To keep emissions low from pressed wood furniture or cabinets, purchase items with a plastic laminate or coating on all sides. For some building and household products, there are low-formaldehyde options, such as U.L.E.F. (ultra-low-emitting formaldehyde), N.A.F. (no added formaldehyde) or C.A.R.B. (California Air Resources Board) Phase 1 or Phase 2 compliant.

Solid wood furniture contains no formaldehyde, and although more expensive than furniture made using particle board, solid wood furniture will usually last longer than furniture made using glues. Thrift shops and flea markets are good places to find used wood furniture at affordable prices.

5. Increase ventilation during painting projects. Use low-VOC paints.

Ensure there is adequate ventilation during all home painting or varnishing projects, or when installing wall-to-wall carpets using glues or adhesives. Low-VOC and Zero-VOC paints are now readily available at most paint stores, and these paints have the same or higher quality standards of conventional paints.

For a list of Low-VOC and Zero-VOC paints, see our page on Non-toxic Paints.

6. Let new furnishings “off-gas” before bringing indoors.

Allow products that contain formaldehyde to “air out” before bringing them into your home.

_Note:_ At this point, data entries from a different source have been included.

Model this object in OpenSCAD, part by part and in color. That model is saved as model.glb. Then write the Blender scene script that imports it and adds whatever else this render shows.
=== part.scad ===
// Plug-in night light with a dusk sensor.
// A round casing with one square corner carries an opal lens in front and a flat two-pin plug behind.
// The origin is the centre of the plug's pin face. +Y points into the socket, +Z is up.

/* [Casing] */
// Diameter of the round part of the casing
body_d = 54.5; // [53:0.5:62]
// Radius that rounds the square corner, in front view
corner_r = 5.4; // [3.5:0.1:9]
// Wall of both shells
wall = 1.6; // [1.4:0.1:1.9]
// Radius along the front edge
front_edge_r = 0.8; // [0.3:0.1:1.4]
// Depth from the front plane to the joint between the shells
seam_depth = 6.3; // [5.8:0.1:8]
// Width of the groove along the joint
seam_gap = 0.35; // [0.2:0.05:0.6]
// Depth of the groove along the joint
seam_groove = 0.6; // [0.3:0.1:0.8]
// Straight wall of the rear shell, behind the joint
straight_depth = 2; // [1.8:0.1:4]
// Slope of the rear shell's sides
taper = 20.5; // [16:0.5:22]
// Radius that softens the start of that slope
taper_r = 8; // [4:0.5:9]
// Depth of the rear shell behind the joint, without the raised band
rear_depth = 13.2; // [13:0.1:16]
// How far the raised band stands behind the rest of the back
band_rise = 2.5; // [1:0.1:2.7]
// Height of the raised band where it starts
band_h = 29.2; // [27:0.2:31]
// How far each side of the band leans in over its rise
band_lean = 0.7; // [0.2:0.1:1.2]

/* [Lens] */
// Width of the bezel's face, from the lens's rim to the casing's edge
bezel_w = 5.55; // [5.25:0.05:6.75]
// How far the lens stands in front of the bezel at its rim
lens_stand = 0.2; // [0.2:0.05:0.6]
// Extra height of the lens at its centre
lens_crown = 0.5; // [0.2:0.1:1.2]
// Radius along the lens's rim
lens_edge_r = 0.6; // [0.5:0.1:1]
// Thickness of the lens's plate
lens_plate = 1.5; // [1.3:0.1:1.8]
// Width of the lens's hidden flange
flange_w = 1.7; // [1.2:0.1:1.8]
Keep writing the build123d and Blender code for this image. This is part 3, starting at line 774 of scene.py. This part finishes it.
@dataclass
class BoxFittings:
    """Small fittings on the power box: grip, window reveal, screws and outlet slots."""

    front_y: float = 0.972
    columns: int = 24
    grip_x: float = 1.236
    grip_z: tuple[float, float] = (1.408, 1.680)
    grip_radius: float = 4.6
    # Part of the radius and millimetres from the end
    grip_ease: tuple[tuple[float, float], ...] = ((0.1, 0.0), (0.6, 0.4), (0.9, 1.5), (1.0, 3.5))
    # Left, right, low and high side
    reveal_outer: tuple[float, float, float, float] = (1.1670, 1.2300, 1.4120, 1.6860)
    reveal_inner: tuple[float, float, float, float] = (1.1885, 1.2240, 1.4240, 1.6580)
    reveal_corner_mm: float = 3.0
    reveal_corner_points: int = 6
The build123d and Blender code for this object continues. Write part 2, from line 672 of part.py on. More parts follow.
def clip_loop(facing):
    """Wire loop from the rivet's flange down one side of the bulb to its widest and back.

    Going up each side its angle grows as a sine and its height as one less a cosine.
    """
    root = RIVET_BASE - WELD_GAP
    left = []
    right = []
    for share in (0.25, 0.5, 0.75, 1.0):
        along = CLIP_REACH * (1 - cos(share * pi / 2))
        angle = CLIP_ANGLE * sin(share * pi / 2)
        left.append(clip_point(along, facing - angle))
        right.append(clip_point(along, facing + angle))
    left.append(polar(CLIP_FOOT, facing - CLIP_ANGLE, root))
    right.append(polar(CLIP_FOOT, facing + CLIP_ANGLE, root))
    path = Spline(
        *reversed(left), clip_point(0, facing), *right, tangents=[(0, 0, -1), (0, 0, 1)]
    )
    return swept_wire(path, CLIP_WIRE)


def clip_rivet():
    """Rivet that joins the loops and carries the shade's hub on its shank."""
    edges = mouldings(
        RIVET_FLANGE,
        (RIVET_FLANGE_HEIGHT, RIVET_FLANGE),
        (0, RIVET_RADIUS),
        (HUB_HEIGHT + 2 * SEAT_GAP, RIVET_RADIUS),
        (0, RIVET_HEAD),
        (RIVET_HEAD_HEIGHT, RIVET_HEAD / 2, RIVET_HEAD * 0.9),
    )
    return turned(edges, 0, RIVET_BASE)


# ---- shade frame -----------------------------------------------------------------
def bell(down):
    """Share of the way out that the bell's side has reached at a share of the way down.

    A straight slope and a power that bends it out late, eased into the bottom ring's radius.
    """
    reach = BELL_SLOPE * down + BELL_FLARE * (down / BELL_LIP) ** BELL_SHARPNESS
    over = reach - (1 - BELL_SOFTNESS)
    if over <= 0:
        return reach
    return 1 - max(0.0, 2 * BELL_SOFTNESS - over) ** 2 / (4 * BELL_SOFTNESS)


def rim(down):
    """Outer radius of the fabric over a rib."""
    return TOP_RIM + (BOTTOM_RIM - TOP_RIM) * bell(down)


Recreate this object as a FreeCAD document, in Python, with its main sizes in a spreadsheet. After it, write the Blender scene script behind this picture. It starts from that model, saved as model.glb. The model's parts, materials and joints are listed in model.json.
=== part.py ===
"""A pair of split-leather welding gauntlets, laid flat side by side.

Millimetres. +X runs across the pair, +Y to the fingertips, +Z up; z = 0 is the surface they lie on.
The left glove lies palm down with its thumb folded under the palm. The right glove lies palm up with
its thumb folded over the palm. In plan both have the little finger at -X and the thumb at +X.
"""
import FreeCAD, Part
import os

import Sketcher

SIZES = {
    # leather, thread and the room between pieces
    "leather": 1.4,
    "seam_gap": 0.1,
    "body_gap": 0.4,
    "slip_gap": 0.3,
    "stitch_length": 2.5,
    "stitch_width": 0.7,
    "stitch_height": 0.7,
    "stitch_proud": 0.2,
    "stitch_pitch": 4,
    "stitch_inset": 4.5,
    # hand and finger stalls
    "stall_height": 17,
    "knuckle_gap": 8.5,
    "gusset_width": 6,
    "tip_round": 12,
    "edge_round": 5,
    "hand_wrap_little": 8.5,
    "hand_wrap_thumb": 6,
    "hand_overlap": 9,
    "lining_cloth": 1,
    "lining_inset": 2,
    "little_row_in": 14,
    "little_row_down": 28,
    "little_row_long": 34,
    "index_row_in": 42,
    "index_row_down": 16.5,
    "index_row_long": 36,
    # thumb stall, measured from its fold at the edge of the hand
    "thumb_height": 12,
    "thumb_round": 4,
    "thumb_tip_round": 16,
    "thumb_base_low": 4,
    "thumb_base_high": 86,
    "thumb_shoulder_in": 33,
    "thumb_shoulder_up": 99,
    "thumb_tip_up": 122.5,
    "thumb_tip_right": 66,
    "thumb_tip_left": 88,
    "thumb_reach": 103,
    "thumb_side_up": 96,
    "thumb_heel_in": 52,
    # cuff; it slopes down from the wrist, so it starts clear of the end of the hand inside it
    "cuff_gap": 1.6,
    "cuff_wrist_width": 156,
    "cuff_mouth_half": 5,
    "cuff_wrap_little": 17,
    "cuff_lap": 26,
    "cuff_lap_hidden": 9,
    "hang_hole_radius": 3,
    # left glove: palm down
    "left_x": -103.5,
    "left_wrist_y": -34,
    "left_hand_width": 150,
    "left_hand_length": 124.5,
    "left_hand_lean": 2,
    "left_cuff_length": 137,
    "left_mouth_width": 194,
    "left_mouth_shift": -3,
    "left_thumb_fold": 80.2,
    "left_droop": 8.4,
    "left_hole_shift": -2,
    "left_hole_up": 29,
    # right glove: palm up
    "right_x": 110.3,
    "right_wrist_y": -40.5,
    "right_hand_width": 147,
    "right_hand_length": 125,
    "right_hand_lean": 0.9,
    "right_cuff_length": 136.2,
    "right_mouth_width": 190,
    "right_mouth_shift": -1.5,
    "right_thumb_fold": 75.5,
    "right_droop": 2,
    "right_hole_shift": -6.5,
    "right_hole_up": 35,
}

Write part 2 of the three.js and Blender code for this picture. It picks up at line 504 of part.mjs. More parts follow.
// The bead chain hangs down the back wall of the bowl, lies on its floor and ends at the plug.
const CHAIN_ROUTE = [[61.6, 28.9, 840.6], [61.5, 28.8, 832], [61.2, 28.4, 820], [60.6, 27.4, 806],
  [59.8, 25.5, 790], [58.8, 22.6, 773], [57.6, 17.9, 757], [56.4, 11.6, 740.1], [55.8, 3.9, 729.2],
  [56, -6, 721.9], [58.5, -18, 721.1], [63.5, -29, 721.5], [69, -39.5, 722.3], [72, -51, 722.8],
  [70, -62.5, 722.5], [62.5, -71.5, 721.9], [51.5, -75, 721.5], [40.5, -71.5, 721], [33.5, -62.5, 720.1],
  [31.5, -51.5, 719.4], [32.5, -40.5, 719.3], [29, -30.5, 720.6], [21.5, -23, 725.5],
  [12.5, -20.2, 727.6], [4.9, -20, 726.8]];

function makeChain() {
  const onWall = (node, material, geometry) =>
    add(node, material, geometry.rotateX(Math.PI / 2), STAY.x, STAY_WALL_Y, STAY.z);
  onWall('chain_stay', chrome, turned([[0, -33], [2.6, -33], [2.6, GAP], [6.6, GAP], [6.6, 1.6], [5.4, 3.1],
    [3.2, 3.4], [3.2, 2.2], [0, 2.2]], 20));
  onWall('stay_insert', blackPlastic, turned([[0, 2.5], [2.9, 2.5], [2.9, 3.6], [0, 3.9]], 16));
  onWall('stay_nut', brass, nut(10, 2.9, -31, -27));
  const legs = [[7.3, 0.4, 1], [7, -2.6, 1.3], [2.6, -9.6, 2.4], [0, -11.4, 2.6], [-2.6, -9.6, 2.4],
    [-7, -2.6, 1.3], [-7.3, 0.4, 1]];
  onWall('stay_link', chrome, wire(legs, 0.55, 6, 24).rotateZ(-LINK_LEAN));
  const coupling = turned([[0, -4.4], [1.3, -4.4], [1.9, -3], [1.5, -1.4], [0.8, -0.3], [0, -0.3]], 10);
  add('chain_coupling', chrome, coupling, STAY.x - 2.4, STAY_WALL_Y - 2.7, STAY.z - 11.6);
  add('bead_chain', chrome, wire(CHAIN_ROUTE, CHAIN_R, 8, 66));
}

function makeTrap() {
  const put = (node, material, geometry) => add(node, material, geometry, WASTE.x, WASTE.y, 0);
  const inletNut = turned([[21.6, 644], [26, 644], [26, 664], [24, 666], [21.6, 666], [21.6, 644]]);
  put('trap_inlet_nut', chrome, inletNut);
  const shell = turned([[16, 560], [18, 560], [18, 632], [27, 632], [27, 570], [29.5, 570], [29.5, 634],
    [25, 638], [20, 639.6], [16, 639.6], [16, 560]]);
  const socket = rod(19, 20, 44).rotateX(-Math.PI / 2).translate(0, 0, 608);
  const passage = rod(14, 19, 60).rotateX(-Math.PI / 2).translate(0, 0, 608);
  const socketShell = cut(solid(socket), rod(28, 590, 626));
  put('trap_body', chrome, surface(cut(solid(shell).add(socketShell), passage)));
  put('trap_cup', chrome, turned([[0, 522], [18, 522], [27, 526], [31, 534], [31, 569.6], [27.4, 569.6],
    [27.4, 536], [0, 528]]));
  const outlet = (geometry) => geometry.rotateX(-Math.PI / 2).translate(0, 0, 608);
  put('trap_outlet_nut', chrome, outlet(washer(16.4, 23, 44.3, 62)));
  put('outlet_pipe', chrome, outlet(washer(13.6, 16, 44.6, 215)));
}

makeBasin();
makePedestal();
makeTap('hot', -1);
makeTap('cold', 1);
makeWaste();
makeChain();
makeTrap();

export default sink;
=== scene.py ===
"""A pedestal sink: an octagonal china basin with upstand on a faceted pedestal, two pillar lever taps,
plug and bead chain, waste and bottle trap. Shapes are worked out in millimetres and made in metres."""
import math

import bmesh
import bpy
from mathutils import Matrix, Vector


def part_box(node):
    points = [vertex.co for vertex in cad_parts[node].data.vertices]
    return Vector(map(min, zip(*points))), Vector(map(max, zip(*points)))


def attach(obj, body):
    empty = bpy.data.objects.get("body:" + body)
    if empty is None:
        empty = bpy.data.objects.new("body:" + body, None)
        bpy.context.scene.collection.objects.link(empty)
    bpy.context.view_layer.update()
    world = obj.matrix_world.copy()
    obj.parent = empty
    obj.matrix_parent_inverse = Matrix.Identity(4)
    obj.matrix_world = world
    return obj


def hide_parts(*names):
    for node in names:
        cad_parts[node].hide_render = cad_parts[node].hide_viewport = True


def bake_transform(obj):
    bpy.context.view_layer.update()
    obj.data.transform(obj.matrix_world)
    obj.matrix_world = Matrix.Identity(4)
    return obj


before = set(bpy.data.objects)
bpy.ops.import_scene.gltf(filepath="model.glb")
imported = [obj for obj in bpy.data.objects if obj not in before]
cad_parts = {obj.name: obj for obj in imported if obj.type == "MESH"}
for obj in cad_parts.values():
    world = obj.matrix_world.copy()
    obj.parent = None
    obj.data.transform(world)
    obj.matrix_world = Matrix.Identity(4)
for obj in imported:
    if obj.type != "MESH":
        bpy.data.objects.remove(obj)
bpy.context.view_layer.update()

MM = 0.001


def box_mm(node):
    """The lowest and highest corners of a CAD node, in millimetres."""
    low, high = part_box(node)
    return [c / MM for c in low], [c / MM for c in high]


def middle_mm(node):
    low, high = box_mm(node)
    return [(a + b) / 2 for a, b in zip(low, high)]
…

Open all product packing to expose the products to air as much as possible.

7. Ventilate your home regularly.

Formaldehyde concentrations are higher indoors than they are outdoors, so you can decrease indoor formaldehyde levels by letting in fresh air. Also, high relative humidity increases formaldehyde emissions, so you can use a dehumidifier to reduce relative humidity to recommended levels of 50% in summer and 30% in winter.

The Report on Carcinogens notes that, although workers in manufacturing plants are more exposed to formaldehyde, and thus have higher associated risks, consumers should still avoid contact with formaldehyde where possible.

…formaldehyde is both worrisome and inescapable

Dr. Otis Brawley, chief medical officer at the American Cancer Society, said that formaldehyde is both worrisome and inescapable. “It’s the smell in new houses, and it’s in cosmetics like nail polish,” he said. “All a reasonable person can do is manage their exposure and decrease it to as little as possible. It’s everywhere.”